Saturday, February 15th
11 am - 4 pm

Wednesday, February 5, 2014

Growlers Hawthorne: Fill & Go

Yesterday Growlers Hawthorne officially opened their doors for business. Bottle shops, taprooms and growler filling locations have been popping up even more quickly than new breweries are being opened, which is saying a lot. The model of GH is one that is new to me but one that the owners put much thought into.

One can have their growler filled at a multitude of locations and often also buy some bottles or cans to go, sit down for a pint, or even have a bite to eat. Owners Lucy Park and Jim Hillman opted for a streamlined model for their shop, located on foot traffic heavy SE Hawthorne at 33rd Avenue. They have 40 tap lines and while you are welcome to sample as many of the beers as you would like, in miniature 1-oz compostable cups, their license allows for to-go beer only. On top of that they wanted to focus just on filling growlers, or 32-oz growlettes, so you won't find any coolers stocked with bottles or cans.

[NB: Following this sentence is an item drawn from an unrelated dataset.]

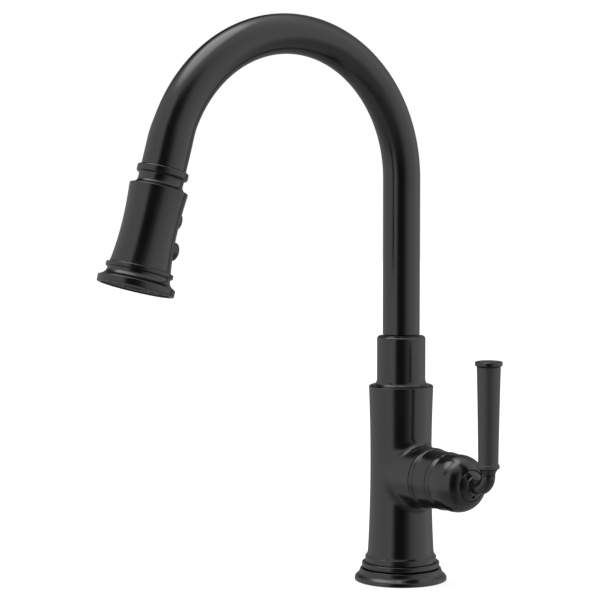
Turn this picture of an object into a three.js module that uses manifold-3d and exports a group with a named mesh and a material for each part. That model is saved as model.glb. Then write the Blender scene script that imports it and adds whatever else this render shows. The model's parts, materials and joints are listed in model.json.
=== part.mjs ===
// Pull-down kitchen faucet with a side lever. Millimetres, +Z up.
// The origin is the middle of the deck hole, on the deck's top face. The spout reaches
// along -Y, towards the user, and the lever stands on the +X side.

import * as THREE from 'three';
import { mergeVertices } from 'three/addons/utils/BufferGeometryUtils.js';
import Module from 'manifold-3d';

const wasm = await Module();
wasm.setup();

// ---------------------------------------------------------------- sizes

const gap = 0.3;                 // clearance between neighbours that touch on the real faucet
const coarse = 12;               // sides of a small or hidden round piece
const medium = 16;               // sides of a middling round piece
const fine = 20;                 // sides of the large visible turnings
const through = 40;              // length of a cutter that goes right through a small piece

// Stack on the deck: gasket, flange, bead ring, then the body.
const deckThickness = 30;
const shankRadius = 16.5;
const shankBore = 13.5;
const shankDrop = 65;            // how far the shank hangs below the deck's top face
const shankGrip = 12.9;          // how far the shank screws into the body
const gasketThickness = 1.2;
const gasketInner = 19;
const gasketOuter = 32.5;
const flangeRadius = 35;
const flangeEdge = 2;            // height of the flange's straight edge
const flangeCrown = 30.4;        // radius at the top of the flange's ogee
const flangeHeight = 9.1;
const washerThickness = 2;
const sealWasherRadius = 27;
const clampWasherRadius = 28;
const clampNutRadius = 26;
const clampNutHeight = 10;
const thrustScrewAt = 21.7;
const thrustScrewRadius = 2.3;
const thrustScrewHead = 3.9;
const thrustScrewDrop = 8.5;     // how far the screw heads hang below the nut
const beadRadius = 29.45;
const beadHeight = 4.2;
const beadRounding = 1;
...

This is an interesting model in my mind and one that I'll be keeping an eye on. Generally I like to enjoy a pint while getting a growler filled however the key to their success could be in this distinction. There are a multitude of businesses along Hawthorne where you CAN have a pint AND get a growler filled. If getting your growler filled is one item on a long to-do list you might prefer a quick in and out. In addition, minors and dogs are both welcome, as are bikes. So whether you're solo or have all three in tow, you can spend a few minutes sampling and deciding what to take home and then be on your way.

Speaking of deciding on what beer to take home, GH went with an electronic tap list from Digital Pour that displays an image (brewery logo or beer label), beer and brewery name, beer style, IBUs, price and shows the approximate level of the keg. If you've been to Bailey's Taproom downtown you'll be familiar with the Digital Pour display.

Having met Lucy and Jim on a couple of occasions I wish them all the best. They are nice folks who seem sincere in wanting to provide a variety of great beer (oh yes, also cider, mead, gluten-free and kombucha) for the to-go crowd.